**RECORDS FOR THE EXERCISE:**
◇ ◇ ◇ ◇
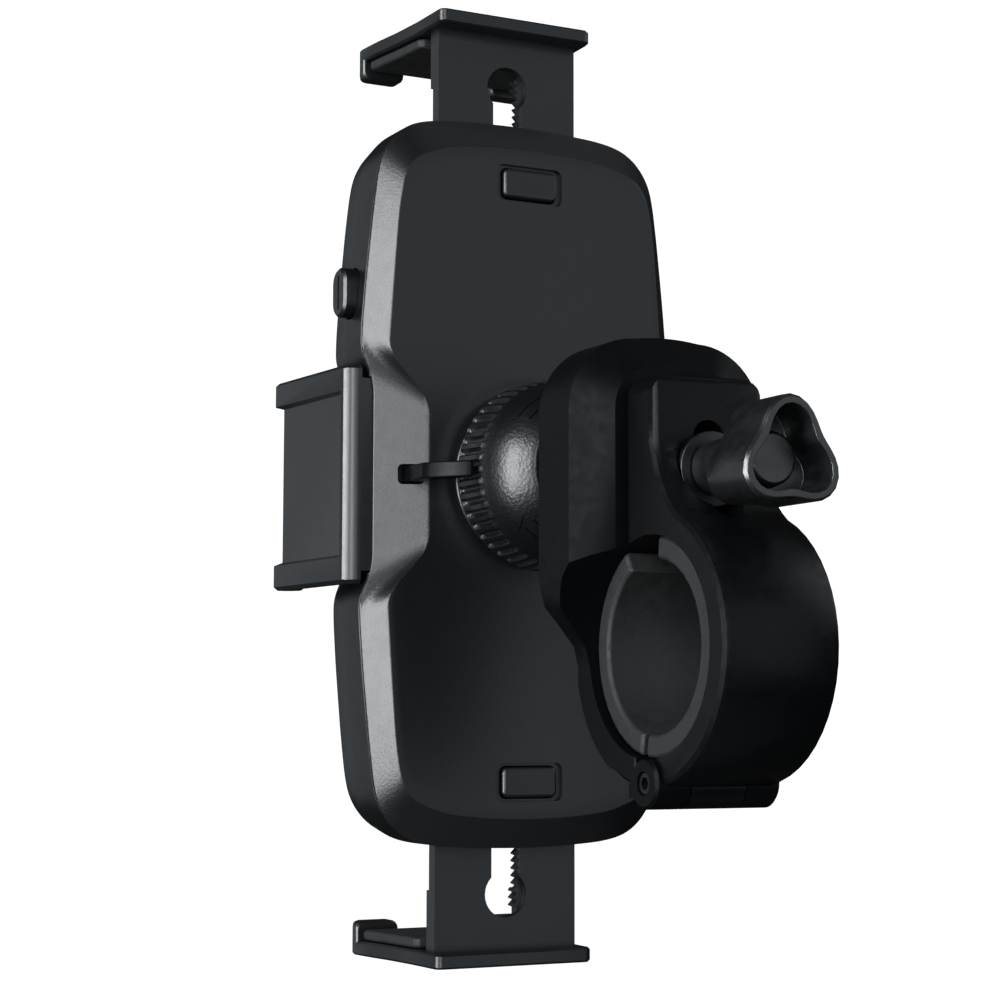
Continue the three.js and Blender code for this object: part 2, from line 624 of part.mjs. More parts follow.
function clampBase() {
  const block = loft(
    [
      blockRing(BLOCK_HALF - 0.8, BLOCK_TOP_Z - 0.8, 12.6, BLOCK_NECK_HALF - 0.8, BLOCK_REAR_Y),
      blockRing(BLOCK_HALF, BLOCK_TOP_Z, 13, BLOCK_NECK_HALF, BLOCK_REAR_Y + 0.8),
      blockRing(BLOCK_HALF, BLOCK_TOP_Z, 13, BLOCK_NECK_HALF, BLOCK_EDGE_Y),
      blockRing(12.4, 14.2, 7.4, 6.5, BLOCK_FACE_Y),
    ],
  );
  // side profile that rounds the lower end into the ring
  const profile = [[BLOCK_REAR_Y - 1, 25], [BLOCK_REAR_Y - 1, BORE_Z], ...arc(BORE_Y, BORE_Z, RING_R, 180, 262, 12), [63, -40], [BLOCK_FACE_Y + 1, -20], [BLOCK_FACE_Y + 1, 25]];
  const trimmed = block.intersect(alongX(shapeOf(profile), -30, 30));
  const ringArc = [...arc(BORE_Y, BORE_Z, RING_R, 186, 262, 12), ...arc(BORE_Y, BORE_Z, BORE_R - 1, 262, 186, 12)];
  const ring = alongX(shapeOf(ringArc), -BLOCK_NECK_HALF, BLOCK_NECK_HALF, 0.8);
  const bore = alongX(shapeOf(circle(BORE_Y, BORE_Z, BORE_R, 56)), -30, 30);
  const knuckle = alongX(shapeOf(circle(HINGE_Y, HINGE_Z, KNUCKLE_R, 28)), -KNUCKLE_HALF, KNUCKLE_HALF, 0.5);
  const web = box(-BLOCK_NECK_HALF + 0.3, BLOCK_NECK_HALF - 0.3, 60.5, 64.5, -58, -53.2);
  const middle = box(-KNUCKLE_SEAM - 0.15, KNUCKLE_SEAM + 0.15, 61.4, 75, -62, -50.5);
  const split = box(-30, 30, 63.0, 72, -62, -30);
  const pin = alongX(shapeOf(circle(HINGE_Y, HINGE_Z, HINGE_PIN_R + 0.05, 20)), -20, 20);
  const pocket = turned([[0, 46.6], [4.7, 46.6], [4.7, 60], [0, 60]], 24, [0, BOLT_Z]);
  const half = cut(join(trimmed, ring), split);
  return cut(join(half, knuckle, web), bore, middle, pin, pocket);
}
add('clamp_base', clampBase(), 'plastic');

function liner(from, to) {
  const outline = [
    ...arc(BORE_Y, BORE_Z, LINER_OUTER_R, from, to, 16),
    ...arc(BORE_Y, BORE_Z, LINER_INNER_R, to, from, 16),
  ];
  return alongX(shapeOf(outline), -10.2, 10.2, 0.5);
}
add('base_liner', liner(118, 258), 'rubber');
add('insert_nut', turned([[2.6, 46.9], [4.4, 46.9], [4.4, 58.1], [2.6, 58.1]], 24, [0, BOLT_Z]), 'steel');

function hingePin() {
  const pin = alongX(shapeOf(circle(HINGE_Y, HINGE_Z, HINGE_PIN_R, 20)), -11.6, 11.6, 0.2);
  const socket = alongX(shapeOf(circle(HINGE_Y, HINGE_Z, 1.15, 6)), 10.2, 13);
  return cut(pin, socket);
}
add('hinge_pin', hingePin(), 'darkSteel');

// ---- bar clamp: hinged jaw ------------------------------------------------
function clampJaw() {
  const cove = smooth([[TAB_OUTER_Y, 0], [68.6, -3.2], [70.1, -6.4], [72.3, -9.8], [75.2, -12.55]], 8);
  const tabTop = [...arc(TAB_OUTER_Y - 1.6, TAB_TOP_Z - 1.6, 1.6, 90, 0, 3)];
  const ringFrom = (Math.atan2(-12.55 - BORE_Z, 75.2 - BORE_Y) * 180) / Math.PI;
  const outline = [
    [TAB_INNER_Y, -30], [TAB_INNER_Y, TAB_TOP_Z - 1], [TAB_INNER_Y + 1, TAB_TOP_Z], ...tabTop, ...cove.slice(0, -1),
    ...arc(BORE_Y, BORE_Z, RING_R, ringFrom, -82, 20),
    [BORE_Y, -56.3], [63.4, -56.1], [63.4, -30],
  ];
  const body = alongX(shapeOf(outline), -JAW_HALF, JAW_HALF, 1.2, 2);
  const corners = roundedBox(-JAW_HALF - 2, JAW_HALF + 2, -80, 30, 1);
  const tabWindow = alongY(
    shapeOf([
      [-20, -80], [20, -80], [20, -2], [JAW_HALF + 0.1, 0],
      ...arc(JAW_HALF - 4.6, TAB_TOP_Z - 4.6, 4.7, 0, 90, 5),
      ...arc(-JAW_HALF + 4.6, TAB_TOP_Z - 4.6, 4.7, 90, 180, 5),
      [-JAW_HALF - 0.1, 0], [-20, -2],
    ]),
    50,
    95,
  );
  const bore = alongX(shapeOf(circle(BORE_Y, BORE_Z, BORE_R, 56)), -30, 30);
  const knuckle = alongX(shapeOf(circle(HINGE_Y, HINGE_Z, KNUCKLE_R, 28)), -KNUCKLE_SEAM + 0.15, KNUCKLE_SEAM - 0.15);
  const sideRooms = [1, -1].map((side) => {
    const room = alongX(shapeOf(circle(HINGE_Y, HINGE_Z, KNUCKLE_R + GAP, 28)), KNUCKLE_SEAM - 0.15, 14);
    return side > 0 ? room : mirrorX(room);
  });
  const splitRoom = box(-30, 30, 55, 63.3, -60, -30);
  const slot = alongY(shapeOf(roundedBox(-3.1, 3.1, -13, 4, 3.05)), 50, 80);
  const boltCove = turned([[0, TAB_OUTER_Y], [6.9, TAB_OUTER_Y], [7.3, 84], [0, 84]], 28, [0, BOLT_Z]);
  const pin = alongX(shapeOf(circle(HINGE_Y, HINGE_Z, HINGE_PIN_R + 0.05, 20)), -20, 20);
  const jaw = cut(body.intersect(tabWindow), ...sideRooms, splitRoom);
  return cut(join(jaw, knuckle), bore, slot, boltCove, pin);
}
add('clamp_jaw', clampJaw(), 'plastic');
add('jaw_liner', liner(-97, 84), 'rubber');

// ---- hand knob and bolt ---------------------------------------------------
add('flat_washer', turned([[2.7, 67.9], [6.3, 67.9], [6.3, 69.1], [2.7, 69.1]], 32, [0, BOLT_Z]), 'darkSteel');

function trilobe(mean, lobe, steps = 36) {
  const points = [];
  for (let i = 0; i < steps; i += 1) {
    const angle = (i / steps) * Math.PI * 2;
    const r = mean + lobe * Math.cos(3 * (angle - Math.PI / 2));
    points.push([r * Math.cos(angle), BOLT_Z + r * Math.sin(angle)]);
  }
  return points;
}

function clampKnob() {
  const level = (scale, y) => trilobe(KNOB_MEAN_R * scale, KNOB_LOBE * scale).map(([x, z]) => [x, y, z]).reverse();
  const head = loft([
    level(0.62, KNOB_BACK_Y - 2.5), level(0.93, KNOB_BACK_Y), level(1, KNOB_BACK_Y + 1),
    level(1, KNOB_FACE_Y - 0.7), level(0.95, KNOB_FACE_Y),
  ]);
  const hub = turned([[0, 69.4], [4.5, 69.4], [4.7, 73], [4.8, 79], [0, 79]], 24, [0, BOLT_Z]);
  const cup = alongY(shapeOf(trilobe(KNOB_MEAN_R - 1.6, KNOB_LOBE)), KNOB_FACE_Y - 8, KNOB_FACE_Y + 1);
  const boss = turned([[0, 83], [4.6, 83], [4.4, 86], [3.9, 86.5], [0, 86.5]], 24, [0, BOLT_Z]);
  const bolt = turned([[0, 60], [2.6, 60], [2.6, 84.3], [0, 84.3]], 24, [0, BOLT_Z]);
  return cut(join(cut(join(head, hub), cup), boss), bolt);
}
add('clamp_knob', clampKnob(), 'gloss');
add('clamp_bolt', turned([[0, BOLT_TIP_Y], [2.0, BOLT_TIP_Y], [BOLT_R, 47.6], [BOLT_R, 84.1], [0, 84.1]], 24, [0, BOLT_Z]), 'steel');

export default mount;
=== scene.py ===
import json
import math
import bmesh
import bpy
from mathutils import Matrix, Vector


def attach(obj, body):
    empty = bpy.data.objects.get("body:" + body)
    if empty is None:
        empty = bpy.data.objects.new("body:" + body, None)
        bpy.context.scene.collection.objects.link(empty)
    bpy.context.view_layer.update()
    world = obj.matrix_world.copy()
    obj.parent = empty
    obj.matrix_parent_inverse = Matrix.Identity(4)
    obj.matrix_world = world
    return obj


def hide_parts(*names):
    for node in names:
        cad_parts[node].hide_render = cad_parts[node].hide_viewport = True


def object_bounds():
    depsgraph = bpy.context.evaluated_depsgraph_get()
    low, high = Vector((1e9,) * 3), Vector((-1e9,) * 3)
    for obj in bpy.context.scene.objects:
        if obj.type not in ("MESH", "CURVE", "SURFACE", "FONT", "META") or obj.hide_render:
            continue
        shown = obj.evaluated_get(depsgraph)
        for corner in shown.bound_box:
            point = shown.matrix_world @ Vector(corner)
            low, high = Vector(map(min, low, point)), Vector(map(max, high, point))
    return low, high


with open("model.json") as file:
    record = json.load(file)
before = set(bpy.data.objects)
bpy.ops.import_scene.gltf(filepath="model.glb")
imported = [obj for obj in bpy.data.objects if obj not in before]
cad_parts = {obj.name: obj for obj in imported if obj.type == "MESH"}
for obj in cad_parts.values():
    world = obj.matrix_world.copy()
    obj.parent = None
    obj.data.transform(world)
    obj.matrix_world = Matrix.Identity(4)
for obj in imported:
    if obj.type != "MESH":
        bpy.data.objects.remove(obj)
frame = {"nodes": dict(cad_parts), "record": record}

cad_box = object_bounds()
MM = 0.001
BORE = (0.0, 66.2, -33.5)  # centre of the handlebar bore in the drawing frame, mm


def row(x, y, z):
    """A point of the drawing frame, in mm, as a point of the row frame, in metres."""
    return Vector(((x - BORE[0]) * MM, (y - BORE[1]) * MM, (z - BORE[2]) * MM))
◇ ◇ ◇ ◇
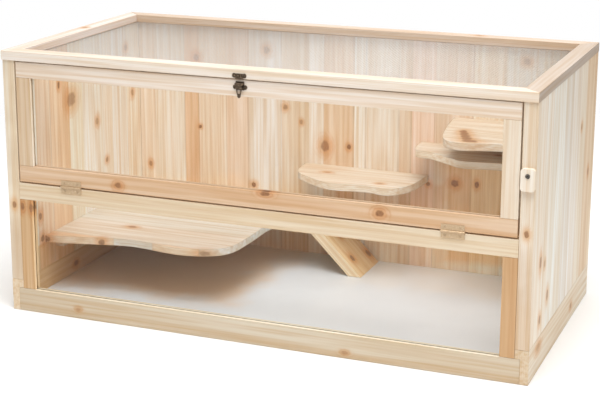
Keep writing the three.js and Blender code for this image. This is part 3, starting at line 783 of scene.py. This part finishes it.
◇ ◇ ◇ ◇
Only the lines running from the line with "bpy.context.scene.collection.objects.link(empty)" through the line with "depsgraph = bpy.context.evaluated_depsgraph_get()" should be repeated, exactly and with both ends kept.

**EXPECTED ANSWER:**
        bpy.context.scene.collection.objects.link(empty)
    bpy.context.view_layer.update()
    world = obj.matrix_world.copy()
    obj.parent = empty
    obj.matrix_parent_inverse = Matrix.Identity(4)
    obj.matrix_world = world
    return obj


def hide_parts(*names):
    for node in names:
        cad_parts[node].hide_render = cad_parts[node].hide_viewport = True


def object_bounds():
    depsgraph = bpy.context.evaluated_depsgraph_get()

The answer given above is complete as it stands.